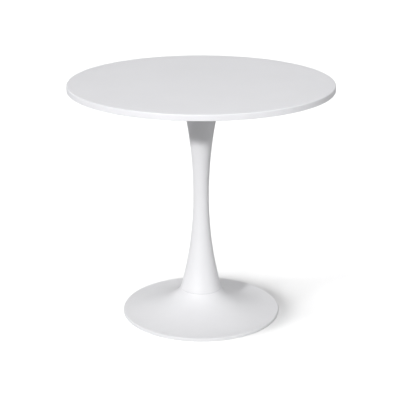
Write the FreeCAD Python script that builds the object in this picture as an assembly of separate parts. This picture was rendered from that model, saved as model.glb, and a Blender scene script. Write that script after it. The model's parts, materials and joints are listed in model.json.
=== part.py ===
"""Round pedestal table: a round lacquered board on a trumpet column and a flared steel foot.

Millimetres. The origin is on the floor, on the table's own axis, and +Z points up. Every piece
is turned about that axis, apart from the ring of screws and inserts that hold the board. One
tie rod, screwed into a hub under the board and tightened by a nut under the ballast, clamps
the column and the foot together.
"""

import FreeCAD
import Part

import math
import os

V = FreeCAD.Vector
AXIS = V(0, 0, 1)

# ---- driving dimensions -------------------------------------------------------------------
table_height = 735.0
top_diameter = 800.0
top_thickness = 18.0
top_edge_round = 3.0
underside_edge_round = 1.0

base_diameter = 490.0
rim_height = 10.0
glide_height = 2.0
glide_upstand = 4.0
glide_upstand_width = 2.5
glide_inset = 0.5
glide_edge_round = 0.6

seam_height = 76.0
seam_radius = 63.6
flare_sweep = 77.0
waist_radius = 23.8
waist_height = 382.0
head_radius = 65.5
sheet_wall = 2.0
sheet_bend = 3.0
sheet_edge_round = 0.6
gasket_thickness = 1.0
gasket_setback = 1.0

plate_diameter = 300.0
plate_thickness = 4.0
plate_bevel = 1.5
screw_count = 8
screw_inset = 25.0
screw_radius = 3.0
screw_length = 14.0
screw_hole_clearance = 0.3
screw_head_radius = 5.8
screw_head_height = 3.3
screw_head_round = 1.6
screw_socket_flats = 4.0
screw_socket_depth = 2.0
insert_radius = 5.0
insert_length = 13.0
insert_pocket_spare = 1.0

rod_radius = 6.0
rod_hole_clearance = 0.7
rod_end_gap = 2.0
rod_chamfer = 1.0
hub_radius = 18.0
hub_length = 25.0
hub_chamfer = 1.5
hub_clearance = 0.5
nut_flats = 19.0
nut_height = 10.0
jam_nut_height = 6.0
nut_crown = 0.9

head_disc_thickness = 6.0
foot_ring_height = 10.0
foot_ring_width = 10.0
locating_height = 8.0
locating_chamfer = 1.5
locating_clearance = 0.5
neck_disc_setback = 12.0
neck_disc_thickness = 5.0
spacer_radius = 17.0
spacer_wall = 3.5

ballast_inset = 95.0
ballast_floor_gap = 4.0
ballast_flare_gap = 3.0
ballast_middle_height = 19.0
ballast_boss_radius = 40.0
ballast_boss_height = 24.0
ballast_round = 2.0
nut_pocket_clearance = 2.0
washer_radius = 18.0
washer_thickness = 2.5
spring_washer_radius = 10.5
spring_washer_thickness = 2.5
spring_washer_gap = 2.0

# ---- heights and radii that follow --------------------------------------------------------
top_radius = top_diameter / 2
top_underside = table_height - top_thickness
plate_underside = top_underside - plate_thickness
column_top = plate_underside - gasket_thickness
column_bottom = seam_height + gasket_thickness
base_radius = base_diameter / 2
skirt_inner_radius = base_radius - sheet_wall
plate_radius = plate_diameter / 2
screw_circle_radius = plate_radius - screw_inset
rod_hole_radius = rod_radius + rod_hole_clearance
rod_top = top_underside - rod_end_gap
hub_bottom = plate_underside - hub_length
foot_ring_radius = seam_radius - sheet_wall - foot_ring_width
locating_radius = foot_ring_radius - locating_clearance
seat_underside = seam_height - sheet_wall
neck_disc_radius = seam_radius - neck_disc_setback
neck_disc_bottom = seat_underside - neck_disc_thickness
ballast_radius = base_radius - ballast_inset
ballast_bottom = ballast_floor_gap
ballast_top = ballast_bottom + ballast_boss_height
nut_pocket_radius = washer_radius + nut_pocket_clearance
clamp_stack = washer_thickness + spring_washer_thickness + nut_height
rod_bottom = ballast_bottom + rod_end_gap
nut_bottom = rod_bottom + rod_chamfer
pocket_ceiling = nut_bottom + clamp_stack


# ---- small tools --------------------------------------------------------------------------
def at(radius, height):
    """A point of an outline: its distance from the table's axis, and its height."""
    return V(radius, 0, height)


def polyline(points):
    """Straight edges through the points, in order."""
    return [Part.makeLine(a, b) for a, b in zip(points, points[1:])]


def turned(edges):
    """The solid of a closed outline turned once round the table's axis."""
    face = Part.Face(Part.Wire(Part.sortEdges(edges)[0]))
    return face.revolve(V(0, 0, 0), AXIS, 360)


def turned_points(points):
    """The solid of a closed outline of straight edges turned round the table's axis."""
    return turned(polyline(points + points[:1]))


def ring(outer, inner, bottom, top):
    """A plain ring, or a disc where inner is 0."""
    body = Part.makeCylinder(outer, top - bottom, V(0, 0, bottom))
    if inner > 0:
        body = body.cut(Part.makeCylinder(inner, top - bottom, V(0, 0, bottom)))
    return body


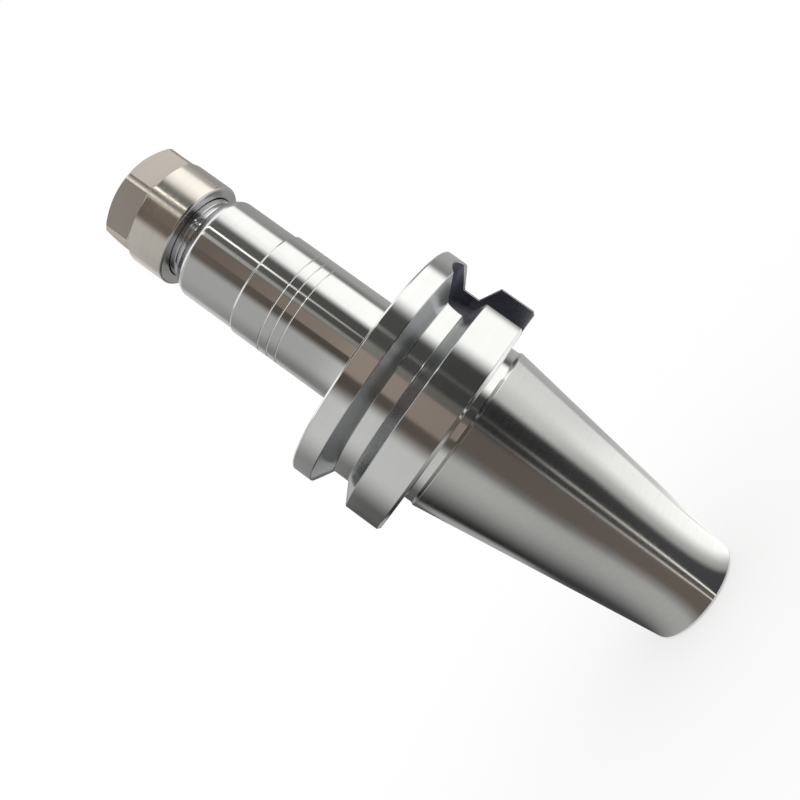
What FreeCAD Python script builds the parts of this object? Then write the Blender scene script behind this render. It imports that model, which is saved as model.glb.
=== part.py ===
import FreeCAD, Part
import math
import os

# Collet chuck holder with a steep-taper shank, a keyed flange, a slim body,
# a clamping nut and a slotted spring collet. Millimetres.
# Z runs along the spindle axis towards the tool, and Z = 0 is the gauge plane.

# Steep taper shank
GAUGE_DIAMETER = 44.45
TAPER_RATIO = 7 / 24
TAPER_LENGTH = 65.4
SMALL_END_CHAMFER = 0.8
NECK_RELIEF_DEPTH = 0.525
NECK_END = -0.2
NECK_BEVEL_LENGTH = 0.7

# Hole for the retention knob
KNOB_PILOT_DIAMETER = 17.0
KNOB_PILOT_DEPTH = 9.0
KNOB_THREAD_MINOR = 13.835
KNOB_THREAD_DEPTH = 30.0
KNOB_MOUTH_CHAMFER = 0.6
COOLANT_HOLE_DIAMETER = 8.0

# Flange with its gripper groove
FLANGE_DIAMETER = 63.0
FLANGE_OFFSET = 2.0
FLANGE_THICKNESS = 25.0
FLANGE_FRONT_CHAMFER = 0.45
FLANGE_REAR_CHAMFER = 0.7
GROOVE_FROM_REAR = 14.6
GROOVE_WIDTH = 10.0
GROOVE_DEPTH = 5.0
GROOVE_HALF_ANGLE = 30.0

# Two drive slots, open at the rear face and round at the front
SLOT_WIDTH = 16.1
SLOT_FLOOR_RISE = 0.375
SLOT_END_LAND = 3.75
SLOT_EDGE_CHAMFER = 0.35

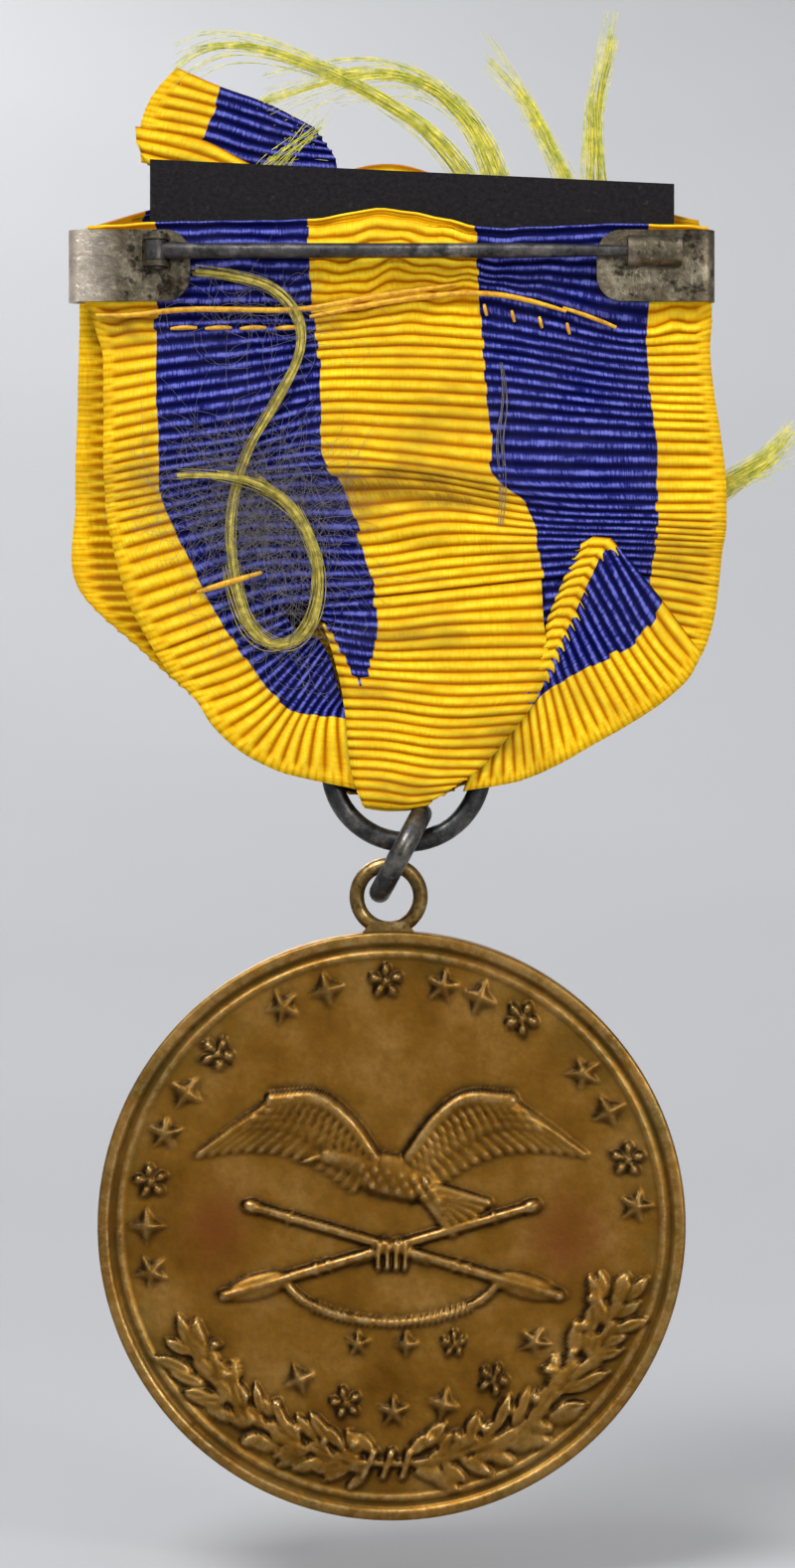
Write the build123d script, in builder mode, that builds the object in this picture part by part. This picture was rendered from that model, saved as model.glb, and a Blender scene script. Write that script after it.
----
Please reproduce exactly the lines above, beginning with the first and ending with the line that contains "gasket_setback = 1.0", and include nothing outside that range.

Final result >>
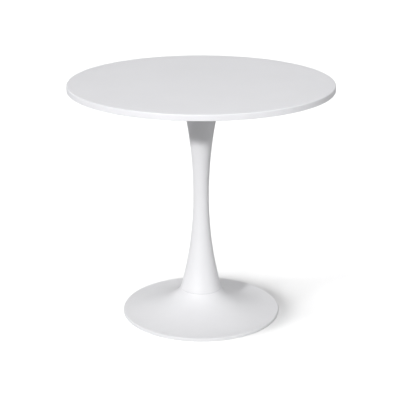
Write the FreeCAD Python script that builds the object in this picture as an assembly of separate parts. This picture was rendered from that model, saved as model.glb, and a Blender scene script. Write that script after it. The model's parts, materials and joints are listed in model.json.
=== part.py ===
"""Round pedestal table: a round lacquered board on a trumpet column and a flared steel foot.

Millimetres. The origin is on the floor, on the table's own axis, and +Z points up. Every piece
is turned about that axis, apart from the ring of screws and inserts that hold the board. One
tie rod, screwed into a hub under the board and tightened by a nut under the ballast, clamps
the column and the foot together.
"""

import FreeCAD
import Part

import math
import os

V = FreeCAD.Vector
AXIS = V(0, 0, 1)

# ---- driving dimensions -------------------------------------------------------------------
table_height = 735.0
top_diameter = 800.0
top_thickness = 18.0
top_edge_round = 3.0
underside_edge_round = 1.0

base_diameter = 490.0
rim_height = 10.0
glide_height = 2.0
glide_upstand = 4.0
glide_upstand_width = 2.5
glide_inset = 0.5
glide_edge_round = 0.6

seam_height = 76.0
seam_radius = 63.6
flare_sweep = 77.0
waist_radius = 23.8
waist_height = 382.0
head_radius = 65.5
sheet_wall = 2.0
sheet_bend = 3.0
sheet_edge_round = 0.6
gasket_thickness = 1.0
gasket_setback = 1.0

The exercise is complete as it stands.